Exercise requirements:
Within the entries below, find the portion that opens with the line containing "base_frame();" and closes with the line containing "obj.data.transform(world)". Retype that portion exactly and only.

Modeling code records
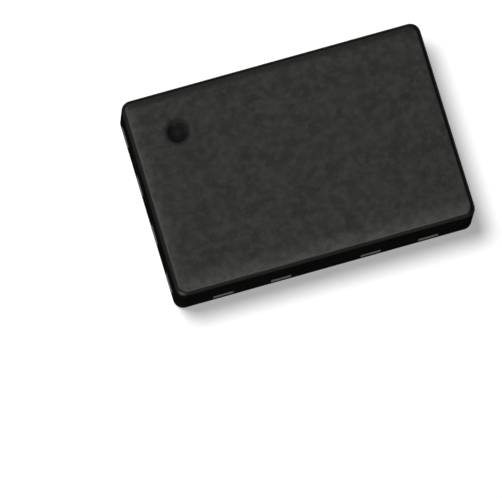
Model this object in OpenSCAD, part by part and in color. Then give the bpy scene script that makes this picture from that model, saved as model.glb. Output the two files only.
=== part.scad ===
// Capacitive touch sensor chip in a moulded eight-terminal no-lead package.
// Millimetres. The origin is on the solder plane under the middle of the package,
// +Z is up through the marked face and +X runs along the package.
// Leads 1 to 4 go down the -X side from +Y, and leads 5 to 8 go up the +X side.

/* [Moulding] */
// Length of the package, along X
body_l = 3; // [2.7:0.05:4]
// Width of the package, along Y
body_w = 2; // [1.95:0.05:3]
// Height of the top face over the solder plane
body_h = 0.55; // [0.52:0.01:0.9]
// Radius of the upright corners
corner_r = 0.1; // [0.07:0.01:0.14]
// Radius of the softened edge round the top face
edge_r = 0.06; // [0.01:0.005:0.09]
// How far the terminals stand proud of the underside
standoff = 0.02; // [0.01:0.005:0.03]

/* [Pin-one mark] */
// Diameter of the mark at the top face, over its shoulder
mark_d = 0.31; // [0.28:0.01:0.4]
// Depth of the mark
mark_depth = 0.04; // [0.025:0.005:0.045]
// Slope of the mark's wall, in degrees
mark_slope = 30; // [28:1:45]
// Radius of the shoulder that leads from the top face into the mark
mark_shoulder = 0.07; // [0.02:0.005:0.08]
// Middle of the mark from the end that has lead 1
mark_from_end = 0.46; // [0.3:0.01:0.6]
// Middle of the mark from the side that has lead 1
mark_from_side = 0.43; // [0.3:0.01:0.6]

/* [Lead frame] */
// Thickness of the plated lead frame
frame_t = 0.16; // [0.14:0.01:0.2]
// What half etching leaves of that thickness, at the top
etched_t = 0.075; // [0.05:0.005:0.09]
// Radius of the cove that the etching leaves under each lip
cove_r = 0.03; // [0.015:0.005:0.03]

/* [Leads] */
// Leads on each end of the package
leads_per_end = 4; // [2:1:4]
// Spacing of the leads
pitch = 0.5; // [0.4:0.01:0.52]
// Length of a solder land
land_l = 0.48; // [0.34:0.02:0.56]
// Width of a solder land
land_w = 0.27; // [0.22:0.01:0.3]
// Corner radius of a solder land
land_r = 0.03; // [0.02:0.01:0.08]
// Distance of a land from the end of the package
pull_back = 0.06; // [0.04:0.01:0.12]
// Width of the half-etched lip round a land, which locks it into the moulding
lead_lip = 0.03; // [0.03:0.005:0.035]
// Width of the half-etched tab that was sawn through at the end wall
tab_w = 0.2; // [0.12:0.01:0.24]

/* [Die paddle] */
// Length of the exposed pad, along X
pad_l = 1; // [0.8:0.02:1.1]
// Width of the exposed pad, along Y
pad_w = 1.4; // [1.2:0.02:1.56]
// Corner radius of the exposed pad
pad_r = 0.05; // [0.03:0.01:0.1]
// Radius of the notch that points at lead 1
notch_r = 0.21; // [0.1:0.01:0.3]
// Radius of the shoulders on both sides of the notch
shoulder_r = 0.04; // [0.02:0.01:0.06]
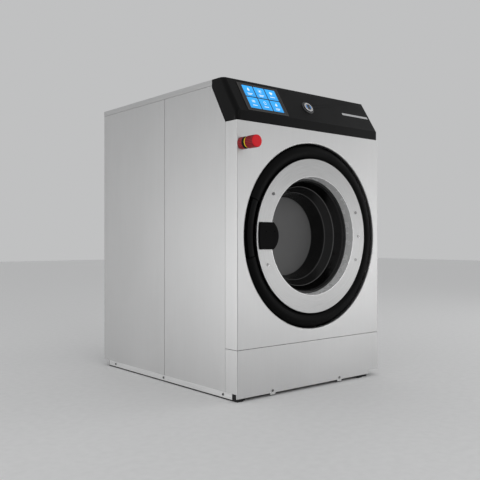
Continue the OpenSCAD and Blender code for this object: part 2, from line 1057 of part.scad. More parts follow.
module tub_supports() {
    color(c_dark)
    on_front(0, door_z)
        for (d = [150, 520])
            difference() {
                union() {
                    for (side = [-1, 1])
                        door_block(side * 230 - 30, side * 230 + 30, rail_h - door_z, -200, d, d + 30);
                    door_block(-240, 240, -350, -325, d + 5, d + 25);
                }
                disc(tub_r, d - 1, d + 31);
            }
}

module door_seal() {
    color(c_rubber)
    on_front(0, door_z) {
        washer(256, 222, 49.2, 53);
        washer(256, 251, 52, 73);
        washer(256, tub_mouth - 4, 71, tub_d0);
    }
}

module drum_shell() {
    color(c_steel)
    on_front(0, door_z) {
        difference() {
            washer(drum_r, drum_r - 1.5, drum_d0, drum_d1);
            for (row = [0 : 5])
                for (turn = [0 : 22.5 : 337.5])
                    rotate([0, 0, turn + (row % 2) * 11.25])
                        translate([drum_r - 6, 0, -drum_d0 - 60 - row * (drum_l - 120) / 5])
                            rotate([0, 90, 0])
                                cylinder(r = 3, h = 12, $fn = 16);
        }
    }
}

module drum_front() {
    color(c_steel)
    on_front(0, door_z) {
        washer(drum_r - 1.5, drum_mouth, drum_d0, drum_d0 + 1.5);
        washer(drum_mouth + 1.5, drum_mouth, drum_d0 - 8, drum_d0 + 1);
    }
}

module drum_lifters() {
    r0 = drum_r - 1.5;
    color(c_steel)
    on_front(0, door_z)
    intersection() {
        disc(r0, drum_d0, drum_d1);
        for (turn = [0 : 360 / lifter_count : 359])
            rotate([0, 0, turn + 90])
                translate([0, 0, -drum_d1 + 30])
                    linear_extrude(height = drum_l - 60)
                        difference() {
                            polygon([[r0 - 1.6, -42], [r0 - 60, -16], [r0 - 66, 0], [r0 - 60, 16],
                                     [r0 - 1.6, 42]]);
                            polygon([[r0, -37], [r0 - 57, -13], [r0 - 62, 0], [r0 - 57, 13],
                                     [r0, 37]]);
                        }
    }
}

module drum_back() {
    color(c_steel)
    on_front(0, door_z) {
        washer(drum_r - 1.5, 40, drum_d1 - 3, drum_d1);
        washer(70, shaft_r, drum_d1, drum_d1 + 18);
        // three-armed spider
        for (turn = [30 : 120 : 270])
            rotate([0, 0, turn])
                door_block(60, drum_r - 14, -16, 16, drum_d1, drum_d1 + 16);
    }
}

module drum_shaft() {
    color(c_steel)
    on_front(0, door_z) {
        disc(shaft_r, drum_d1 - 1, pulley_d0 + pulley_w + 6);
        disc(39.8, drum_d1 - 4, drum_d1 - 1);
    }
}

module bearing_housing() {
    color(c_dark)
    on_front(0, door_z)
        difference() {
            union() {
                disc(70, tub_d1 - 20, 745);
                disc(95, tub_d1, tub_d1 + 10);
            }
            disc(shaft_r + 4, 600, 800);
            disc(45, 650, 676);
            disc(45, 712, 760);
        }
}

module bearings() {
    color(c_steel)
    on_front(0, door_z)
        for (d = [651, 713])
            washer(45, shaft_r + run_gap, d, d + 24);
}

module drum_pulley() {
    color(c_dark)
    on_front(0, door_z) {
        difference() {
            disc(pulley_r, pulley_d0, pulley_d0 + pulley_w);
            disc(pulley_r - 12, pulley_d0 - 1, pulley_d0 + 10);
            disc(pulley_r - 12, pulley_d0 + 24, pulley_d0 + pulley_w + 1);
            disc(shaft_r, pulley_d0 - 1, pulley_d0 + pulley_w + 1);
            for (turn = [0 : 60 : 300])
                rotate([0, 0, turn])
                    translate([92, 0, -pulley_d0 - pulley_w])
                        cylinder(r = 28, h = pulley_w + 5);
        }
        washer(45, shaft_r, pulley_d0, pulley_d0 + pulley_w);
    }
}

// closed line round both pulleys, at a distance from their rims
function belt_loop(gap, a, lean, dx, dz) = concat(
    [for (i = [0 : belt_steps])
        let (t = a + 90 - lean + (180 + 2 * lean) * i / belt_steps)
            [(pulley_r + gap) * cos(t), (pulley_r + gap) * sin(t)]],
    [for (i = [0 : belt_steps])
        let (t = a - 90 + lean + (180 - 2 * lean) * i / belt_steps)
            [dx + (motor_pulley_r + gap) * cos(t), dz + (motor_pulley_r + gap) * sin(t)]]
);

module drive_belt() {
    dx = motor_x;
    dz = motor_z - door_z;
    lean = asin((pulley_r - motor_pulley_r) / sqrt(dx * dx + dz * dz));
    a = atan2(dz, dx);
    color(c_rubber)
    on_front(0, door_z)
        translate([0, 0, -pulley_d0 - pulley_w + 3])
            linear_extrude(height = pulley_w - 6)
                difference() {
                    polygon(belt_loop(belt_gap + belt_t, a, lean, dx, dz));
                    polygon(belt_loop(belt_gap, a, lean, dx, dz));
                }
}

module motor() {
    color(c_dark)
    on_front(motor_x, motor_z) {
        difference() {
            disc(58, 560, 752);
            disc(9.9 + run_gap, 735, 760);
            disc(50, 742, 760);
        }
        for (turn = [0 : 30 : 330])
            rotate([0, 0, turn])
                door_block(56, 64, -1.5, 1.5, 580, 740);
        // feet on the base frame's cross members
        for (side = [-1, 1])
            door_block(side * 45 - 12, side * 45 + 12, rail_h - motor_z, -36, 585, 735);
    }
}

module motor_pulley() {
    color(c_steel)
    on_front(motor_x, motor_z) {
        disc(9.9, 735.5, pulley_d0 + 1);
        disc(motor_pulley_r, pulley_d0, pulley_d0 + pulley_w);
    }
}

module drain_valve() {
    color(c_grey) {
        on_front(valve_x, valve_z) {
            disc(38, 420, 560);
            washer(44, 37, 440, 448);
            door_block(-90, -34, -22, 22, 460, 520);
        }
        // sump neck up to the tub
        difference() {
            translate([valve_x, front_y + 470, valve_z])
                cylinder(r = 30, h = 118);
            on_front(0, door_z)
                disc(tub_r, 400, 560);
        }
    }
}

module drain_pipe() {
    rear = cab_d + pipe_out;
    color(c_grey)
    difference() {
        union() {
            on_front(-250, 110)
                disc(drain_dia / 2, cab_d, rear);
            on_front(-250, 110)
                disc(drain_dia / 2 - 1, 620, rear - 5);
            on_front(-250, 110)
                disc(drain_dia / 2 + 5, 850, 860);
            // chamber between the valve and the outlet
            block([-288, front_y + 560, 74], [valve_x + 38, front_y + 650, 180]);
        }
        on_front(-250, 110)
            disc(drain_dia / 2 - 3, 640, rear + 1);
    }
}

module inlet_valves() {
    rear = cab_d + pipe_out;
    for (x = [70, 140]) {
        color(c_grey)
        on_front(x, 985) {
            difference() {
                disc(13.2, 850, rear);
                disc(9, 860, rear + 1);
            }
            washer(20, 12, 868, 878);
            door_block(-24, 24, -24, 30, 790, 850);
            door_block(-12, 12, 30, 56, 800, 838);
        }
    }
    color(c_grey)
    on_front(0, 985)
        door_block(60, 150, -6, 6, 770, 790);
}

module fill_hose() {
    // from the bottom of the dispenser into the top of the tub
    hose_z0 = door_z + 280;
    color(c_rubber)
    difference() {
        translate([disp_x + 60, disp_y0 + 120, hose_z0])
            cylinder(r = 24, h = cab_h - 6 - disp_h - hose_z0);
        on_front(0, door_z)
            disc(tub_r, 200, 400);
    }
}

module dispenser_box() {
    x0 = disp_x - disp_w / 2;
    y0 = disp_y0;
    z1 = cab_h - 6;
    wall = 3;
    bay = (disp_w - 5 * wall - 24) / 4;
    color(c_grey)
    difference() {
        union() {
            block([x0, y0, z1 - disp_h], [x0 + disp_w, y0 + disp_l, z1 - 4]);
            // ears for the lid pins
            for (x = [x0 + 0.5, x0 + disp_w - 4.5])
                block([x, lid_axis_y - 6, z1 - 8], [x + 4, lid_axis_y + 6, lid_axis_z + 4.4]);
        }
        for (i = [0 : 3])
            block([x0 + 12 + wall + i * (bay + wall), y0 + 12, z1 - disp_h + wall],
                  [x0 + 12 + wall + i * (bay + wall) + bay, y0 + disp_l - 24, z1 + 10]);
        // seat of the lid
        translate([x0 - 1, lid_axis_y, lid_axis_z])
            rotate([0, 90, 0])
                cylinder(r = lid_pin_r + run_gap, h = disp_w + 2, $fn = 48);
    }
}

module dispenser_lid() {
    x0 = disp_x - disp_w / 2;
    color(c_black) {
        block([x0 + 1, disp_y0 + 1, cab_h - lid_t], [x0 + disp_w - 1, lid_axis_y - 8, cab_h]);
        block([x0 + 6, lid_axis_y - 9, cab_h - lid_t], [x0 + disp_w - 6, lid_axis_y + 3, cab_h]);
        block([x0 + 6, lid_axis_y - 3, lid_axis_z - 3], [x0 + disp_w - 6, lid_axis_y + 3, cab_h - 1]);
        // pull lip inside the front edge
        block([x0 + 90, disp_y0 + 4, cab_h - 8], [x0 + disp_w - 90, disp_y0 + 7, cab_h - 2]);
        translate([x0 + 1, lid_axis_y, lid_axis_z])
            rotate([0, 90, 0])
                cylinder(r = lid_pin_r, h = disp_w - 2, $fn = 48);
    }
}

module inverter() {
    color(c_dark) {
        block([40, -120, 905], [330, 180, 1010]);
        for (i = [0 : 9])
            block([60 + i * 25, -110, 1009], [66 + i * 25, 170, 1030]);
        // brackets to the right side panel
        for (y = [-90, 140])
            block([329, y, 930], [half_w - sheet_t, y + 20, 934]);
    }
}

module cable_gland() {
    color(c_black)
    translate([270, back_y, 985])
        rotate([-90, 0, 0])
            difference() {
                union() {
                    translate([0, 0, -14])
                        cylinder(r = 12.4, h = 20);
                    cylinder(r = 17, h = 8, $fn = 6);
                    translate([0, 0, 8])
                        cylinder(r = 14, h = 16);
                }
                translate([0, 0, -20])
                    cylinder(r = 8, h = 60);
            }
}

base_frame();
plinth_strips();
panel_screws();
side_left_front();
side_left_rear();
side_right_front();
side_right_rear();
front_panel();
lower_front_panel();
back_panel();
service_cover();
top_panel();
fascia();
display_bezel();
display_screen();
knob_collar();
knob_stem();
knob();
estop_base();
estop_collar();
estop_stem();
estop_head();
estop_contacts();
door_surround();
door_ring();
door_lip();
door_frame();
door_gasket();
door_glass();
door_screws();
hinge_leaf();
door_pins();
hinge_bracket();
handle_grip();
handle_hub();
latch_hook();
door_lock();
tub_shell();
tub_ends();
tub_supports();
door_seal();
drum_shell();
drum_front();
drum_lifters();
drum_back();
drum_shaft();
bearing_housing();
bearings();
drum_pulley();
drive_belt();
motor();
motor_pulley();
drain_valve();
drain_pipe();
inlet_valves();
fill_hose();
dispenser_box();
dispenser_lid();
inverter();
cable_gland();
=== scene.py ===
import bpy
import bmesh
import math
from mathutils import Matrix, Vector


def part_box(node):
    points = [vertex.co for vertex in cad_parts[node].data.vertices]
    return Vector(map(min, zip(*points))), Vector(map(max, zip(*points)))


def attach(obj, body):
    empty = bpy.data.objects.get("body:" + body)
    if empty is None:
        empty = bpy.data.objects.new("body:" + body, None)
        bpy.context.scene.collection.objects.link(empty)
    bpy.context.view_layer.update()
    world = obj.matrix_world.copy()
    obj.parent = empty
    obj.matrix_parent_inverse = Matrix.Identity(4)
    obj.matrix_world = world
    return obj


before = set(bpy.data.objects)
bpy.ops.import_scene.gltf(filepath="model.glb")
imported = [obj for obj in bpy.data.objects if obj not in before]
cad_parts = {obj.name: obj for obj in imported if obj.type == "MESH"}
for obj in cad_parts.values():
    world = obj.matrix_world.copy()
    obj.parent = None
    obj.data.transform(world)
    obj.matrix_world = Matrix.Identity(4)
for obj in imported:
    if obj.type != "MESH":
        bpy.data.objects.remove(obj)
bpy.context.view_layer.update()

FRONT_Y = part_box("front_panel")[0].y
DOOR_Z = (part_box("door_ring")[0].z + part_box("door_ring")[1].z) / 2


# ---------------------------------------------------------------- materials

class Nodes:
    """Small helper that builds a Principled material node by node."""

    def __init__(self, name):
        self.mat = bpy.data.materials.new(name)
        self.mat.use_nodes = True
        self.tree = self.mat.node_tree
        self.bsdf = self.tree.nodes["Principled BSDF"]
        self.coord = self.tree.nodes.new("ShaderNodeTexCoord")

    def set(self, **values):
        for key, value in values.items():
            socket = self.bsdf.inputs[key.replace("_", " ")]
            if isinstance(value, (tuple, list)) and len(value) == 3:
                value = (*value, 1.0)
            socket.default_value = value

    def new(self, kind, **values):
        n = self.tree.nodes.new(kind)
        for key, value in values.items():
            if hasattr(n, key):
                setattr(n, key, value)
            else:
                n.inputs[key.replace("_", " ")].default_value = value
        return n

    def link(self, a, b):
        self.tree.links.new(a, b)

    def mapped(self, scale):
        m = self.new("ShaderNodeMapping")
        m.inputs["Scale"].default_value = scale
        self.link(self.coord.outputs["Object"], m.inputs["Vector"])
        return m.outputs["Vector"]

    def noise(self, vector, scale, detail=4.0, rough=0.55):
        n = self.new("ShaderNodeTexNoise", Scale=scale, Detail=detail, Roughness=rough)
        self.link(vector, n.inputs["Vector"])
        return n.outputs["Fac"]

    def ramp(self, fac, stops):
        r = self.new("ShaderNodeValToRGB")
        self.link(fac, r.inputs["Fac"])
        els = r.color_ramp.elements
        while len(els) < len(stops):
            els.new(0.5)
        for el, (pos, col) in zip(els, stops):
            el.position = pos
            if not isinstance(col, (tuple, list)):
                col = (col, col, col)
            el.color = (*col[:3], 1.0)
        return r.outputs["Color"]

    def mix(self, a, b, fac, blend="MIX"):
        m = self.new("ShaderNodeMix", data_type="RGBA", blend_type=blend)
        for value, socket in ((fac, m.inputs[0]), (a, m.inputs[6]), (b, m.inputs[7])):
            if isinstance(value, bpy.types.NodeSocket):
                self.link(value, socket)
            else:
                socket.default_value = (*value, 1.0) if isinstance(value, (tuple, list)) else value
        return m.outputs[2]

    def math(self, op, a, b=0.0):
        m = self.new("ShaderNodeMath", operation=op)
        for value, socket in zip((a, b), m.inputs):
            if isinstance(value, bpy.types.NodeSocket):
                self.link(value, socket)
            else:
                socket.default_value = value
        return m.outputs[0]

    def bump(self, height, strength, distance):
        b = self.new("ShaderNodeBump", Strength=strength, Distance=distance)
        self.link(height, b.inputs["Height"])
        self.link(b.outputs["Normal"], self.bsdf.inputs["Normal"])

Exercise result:
base_frame();
plinth_strips();
panel_screws();
side_left_front();
side_left_rear();
side_right_front();
side_right_rear();
front_panel();
lower_front_panel();
back_panel();
service_cover();
top_panel();
fascia();
display_bezel();
display_screen();
knob_collar();
knob_stem();
knob();
estop_base();
estop_collar();
estop_stem();
estop_head();
estop_contacts();
door_surround();
door_ring();
door_lip();
door_frame();
door_gasket();
door_glass();
door_screws();
hinge_leaf();
door_pins();
hinge_bracket();
handle_grip();
handle_hub();
latch_hook();
door_lock();
tub_shell();
tub_ends();
tub_supports();
door_seal();
drum_shell();
drum_front();
drum_lifters();
drum_back();
drum_shaft();
bearing_housing();
bearings();
drum_pulley();
drive_belt();
motor();
motor_pulley();
drain_valve();
drain_pipe();
inlet_valves();
fill_hose();
dispenser_box();
dispenser_lid();
inverter();
cable_gland();
=== scene.py ===
import bpy
import bmesh
import math
from mathutils import Matrix, Vector


def part_box(node):
    points = [vertex.co for vertex in cad_parts[node].data.vertices]
    return Vector(map(min, zip(*points))), Vector(map(max, zip(*points)))


def attach(obj, body):
    empty = bpy.data.objects.get("body:" + body)
    if empty is None:
        empty = bpy.data.objects.new("body:" + body, None)
        bpy.context.scene.collection.objects.link(empty)
    bpy.context.view_layer.update()
    world = obj.matrix_world.copy()
    obj.parent = empty
    obj.matrix_parent_inverse = Matrix.Identity(4)
    obj.matrix_world = world
    return obj


before = set(bpy.data.objects)
bpy.ops.import_scene.gltf(filepath="model.glb")
imported = [obj for obj in bpy.data.objects if obj not in before]
cad_parts = {obj.name: obj for obj in imported if obj.type == "MESH"}
for obj in cad_parts.values():
    world = obj.matrix_world.copy()
    obj.parent = None
    obj.data.transform(world)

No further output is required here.